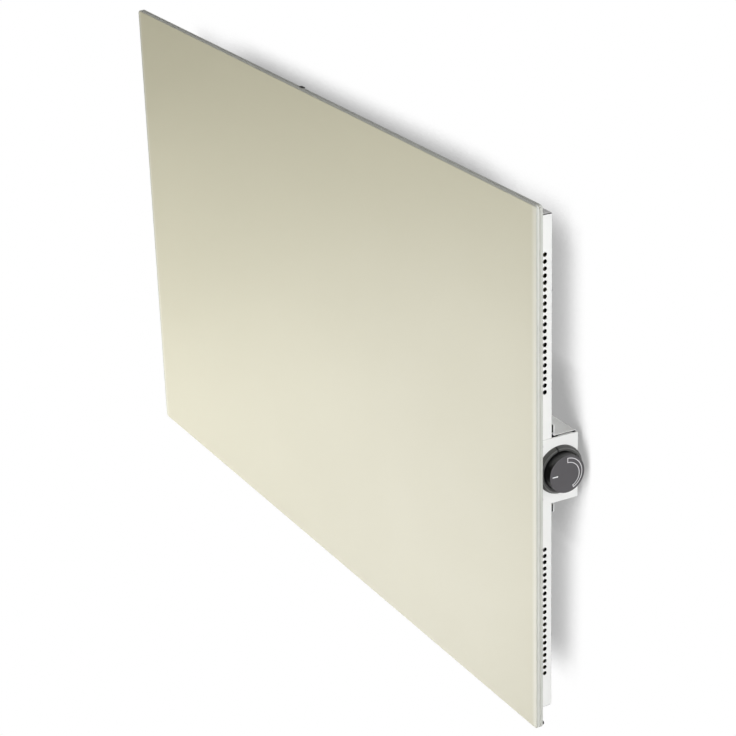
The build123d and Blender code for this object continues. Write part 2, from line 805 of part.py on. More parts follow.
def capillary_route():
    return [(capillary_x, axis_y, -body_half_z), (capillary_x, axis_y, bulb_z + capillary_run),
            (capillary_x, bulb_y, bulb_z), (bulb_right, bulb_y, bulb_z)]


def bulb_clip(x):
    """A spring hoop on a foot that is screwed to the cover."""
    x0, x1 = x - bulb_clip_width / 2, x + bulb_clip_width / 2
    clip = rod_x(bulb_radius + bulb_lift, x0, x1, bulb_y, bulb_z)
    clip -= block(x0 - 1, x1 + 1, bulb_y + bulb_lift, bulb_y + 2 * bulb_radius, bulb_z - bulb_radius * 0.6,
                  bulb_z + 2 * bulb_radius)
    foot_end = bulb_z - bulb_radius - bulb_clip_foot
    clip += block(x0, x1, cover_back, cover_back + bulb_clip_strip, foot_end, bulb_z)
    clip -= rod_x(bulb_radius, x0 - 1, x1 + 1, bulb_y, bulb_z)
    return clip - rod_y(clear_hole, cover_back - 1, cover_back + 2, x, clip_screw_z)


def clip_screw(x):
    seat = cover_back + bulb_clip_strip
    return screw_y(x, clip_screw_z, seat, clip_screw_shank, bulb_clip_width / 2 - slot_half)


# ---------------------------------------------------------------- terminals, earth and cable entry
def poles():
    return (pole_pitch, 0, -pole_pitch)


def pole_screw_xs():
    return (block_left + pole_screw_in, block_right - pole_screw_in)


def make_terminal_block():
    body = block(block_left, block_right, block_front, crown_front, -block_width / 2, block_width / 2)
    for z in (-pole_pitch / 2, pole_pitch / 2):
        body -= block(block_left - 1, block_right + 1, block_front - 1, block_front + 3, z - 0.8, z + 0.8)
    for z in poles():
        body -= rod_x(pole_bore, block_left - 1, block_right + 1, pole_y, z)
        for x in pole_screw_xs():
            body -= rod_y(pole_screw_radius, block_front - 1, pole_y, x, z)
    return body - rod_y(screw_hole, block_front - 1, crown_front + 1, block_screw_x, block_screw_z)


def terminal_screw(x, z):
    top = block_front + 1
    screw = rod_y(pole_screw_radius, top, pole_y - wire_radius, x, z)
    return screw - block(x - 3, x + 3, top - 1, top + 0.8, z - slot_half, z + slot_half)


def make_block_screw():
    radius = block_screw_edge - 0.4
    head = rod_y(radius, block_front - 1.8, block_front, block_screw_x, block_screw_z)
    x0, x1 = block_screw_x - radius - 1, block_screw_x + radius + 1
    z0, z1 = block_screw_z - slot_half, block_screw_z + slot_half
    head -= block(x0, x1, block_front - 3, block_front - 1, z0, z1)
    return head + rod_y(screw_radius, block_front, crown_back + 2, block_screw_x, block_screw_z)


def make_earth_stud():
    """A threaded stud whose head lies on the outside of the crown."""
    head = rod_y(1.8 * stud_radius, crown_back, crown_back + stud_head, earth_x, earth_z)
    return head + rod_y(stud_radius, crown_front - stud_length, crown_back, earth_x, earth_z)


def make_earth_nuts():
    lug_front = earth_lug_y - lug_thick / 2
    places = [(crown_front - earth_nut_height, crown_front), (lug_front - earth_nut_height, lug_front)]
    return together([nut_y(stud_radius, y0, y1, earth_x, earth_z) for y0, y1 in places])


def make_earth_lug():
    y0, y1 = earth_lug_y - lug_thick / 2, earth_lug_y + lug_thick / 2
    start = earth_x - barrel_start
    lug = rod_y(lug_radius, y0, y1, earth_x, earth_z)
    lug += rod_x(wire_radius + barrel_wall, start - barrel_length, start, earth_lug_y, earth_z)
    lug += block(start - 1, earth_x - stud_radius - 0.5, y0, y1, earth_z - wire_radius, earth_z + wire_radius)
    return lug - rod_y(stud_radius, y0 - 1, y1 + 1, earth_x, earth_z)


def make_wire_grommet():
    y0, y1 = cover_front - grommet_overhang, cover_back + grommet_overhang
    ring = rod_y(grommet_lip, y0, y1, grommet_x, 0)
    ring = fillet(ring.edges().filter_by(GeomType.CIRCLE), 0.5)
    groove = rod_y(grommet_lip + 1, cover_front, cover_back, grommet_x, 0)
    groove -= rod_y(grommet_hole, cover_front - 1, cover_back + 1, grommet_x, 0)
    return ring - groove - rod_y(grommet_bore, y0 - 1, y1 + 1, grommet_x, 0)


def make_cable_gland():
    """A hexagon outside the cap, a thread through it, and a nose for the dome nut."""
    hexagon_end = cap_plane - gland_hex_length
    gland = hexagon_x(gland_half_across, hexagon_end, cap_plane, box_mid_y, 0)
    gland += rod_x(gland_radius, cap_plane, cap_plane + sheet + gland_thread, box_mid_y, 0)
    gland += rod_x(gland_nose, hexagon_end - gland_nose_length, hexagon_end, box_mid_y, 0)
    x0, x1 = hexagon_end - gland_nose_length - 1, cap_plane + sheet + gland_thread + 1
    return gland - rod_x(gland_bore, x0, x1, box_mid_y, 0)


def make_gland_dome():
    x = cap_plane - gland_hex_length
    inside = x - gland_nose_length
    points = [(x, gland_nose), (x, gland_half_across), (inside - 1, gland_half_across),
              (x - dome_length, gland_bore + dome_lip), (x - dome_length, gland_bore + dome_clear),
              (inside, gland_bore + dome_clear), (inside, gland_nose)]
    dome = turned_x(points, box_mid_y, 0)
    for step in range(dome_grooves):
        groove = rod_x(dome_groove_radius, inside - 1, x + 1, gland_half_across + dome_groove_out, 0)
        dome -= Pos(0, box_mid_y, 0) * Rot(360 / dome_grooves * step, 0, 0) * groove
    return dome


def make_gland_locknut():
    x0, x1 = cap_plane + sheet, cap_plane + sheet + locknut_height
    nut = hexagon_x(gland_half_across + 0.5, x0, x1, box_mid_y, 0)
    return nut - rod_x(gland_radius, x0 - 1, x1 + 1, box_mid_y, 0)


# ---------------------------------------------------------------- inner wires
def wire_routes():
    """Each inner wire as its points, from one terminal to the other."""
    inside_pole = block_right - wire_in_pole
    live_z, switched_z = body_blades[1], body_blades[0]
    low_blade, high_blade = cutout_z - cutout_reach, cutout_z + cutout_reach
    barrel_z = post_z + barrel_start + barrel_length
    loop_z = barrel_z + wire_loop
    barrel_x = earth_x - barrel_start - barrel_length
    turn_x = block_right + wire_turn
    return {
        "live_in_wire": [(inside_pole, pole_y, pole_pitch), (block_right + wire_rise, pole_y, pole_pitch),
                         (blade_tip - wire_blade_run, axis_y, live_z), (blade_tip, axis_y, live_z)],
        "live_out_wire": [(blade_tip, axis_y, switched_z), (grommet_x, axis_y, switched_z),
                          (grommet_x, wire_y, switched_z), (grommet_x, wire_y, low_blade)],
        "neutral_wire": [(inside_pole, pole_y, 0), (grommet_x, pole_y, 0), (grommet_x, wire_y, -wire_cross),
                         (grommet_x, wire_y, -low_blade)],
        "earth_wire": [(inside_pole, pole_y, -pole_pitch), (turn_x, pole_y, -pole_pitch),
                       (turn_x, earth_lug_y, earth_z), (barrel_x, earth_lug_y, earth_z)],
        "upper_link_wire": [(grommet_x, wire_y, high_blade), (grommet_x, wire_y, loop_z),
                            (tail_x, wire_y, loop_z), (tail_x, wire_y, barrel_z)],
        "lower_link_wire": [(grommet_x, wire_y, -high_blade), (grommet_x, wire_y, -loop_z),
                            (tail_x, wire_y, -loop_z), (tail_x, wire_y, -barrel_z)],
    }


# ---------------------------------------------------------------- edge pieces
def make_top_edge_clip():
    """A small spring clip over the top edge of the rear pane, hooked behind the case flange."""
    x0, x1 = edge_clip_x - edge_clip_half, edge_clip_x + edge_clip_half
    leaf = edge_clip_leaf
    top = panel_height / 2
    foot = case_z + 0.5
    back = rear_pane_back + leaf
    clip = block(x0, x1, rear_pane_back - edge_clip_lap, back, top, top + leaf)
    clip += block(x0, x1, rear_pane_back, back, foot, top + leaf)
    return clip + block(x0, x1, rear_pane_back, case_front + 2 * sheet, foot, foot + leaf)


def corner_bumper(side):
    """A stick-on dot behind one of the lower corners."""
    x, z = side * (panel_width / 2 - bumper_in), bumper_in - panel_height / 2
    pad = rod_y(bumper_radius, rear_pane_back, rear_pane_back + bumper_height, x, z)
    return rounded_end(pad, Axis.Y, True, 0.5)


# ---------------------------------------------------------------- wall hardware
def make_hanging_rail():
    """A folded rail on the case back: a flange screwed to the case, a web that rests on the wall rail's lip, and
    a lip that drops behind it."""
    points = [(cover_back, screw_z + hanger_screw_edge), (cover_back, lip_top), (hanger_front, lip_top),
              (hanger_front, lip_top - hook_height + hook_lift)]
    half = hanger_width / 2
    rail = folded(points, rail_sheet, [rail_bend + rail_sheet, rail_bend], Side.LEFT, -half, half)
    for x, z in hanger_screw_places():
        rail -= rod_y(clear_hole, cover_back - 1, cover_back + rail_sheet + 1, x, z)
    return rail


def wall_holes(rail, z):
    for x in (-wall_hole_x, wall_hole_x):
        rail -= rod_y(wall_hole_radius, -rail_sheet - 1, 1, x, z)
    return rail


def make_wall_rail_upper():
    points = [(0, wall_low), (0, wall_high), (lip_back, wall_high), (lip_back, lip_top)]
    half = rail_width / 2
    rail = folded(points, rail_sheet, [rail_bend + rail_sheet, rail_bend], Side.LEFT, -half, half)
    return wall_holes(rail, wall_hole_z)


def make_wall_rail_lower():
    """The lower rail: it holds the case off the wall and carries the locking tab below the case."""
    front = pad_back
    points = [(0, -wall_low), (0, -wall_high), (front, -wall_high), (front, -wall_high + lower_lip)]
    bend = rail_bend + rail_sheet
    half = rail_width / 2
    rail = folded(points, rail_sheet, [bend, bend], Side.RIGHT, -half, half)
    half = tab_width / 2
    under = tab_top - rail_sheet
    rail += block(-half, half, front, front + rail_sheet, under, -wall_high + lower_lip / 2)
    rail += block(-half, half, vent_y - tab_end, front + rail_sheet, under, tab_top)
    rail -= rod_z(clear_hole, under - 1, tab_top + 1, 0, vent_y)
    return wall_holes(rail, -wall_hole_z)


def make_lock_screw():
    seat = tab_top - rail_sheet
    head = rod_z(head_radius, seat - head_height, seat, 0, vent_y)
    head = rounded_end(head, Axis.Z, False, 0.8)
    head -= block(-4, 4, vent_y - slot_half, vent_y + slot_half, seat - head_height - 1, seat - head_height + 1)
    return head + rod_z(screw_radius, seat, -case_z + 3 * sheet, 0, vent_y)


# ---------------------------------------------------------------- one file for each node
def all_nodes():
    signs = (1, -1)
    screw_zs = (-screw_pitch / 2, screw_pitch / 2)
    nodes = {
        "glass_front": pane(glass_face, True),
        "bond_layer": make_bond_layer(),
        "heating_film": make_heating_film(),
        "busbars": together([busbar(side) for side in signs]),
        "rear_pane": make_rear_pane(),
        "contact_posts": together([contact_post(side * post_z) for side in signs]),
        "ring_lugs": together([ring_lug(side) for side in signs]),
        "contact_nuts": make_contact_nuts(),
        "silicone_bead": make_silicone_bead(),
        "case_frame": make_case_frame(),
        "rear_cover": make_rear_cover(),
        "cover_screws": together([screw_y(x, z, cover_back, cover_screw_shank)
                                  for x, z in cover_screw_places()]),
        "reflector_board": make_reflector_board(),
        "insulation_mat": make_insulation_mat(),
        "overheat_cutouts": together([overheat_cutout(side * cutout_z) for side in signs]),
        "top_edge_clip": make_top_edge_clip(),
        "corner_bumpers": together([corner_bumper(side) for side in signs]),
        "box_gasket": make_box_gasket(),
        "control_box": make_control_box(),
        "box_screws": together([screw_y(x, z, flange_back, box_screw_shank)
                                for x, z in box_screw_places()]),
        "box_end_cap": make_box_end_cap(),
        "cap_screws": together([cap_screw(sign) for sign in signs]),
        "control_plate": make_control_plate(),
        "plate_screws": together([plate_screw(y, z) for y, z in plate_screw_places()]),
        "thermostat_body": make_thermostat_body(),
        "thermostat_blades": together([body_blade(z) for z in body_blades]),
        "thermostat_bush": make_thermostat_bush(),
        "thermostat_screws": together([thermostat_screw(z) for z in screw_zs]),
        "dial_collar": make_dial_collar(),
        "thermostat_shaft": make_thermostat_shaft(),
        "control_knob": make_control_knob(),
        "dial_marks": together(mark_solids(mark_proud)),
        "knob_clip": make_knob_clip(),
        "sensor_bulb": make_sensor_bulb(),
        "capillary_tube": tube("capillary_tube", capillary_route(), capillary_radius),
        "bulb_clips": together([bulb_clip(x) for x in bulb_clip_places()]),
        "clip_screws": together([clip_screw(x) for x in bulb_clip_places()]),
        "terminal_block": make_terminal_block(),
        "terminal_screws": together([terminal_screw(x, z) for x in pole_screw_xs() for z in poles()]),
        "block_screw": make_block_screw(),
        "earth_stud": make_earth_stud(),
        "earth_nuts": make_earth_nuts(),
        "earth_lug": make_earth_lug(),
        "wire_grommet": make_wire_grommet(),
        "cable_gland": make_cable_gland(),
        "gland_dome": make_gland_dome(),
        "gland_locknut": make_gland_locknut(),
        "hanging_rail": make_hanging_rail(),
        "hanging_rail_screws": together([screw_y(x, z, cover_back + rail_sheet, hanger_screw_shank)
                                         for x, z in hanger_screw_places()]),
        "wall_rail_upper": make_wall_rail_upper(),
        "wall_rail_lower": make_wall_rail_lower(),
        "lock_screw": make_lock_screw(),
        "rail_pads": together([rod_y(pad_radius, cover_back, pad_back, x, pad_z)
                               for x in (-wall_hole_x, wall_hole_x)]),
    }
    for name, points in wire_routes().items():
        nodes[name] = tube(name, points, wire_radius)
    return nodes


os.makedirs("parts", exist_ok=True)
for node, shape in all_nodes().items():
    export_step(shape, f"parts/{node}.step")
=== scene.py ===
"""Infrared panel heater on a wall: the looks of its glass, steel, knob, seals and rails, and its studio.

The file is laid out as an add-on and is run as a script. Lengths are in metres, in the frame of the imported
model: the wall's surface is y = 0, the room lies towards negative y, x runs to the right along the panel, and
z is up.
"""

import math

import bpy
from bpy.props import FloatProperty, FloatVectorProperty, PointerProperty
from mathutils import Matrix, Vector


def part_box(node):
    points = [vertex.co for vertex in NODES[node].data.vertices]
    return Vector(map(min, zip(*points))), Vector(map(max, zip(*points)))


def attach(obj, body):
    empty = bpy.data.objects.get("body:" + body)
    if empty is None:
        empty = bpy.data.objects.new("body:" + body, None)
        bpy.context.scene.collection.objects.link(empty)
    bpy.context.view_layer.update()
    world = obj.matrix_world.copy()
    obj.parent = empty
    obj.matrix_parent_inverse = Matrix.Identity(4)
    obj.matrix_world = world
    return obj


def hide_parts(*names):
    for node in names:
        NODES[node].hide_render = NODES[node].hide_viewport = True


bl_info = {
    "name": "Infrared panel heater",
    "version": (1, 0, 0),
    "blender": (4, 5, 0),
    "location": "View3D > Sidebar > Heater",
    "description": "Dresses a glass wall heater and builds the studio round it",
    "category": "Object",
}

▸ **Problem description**
Return nothing but the lines from the start of the listing above through the line containing "(capillary_x, bulb_y, bulb_z), (bulb_right, bulb_y, bulb_z)]", exactly as given.

▸ **Full output**
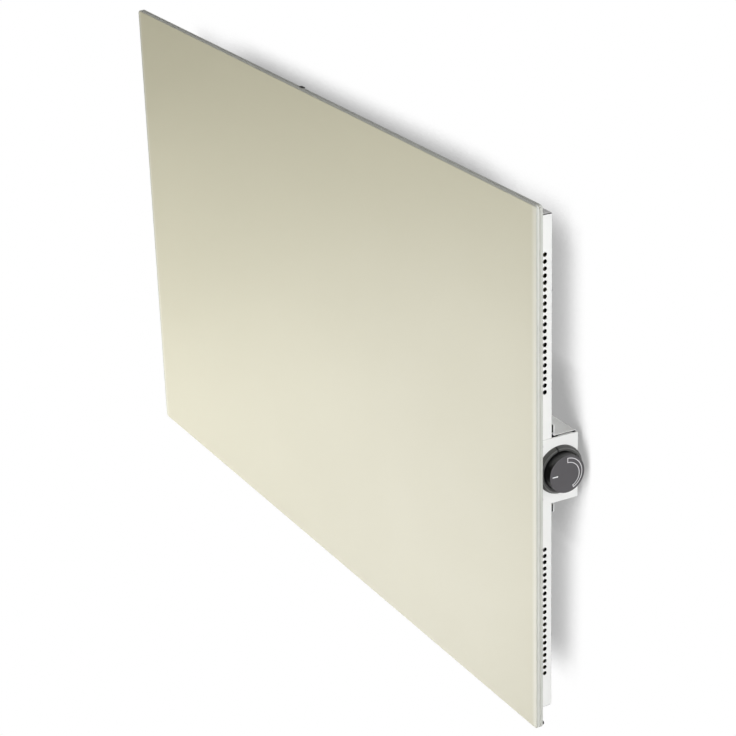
The build123d and Blender code for this object continues. Write part 2, from line 805 of part.py on. More parts follow.
def capillary_route():
    return [(capillary_x, axis_y, -body_half_z), (capillary_x, axis_y, bulb_z + capillary_run),
            (capillary_x, bulb_y, bulb_z), (bulb_right, bulb_y, bulb_z)]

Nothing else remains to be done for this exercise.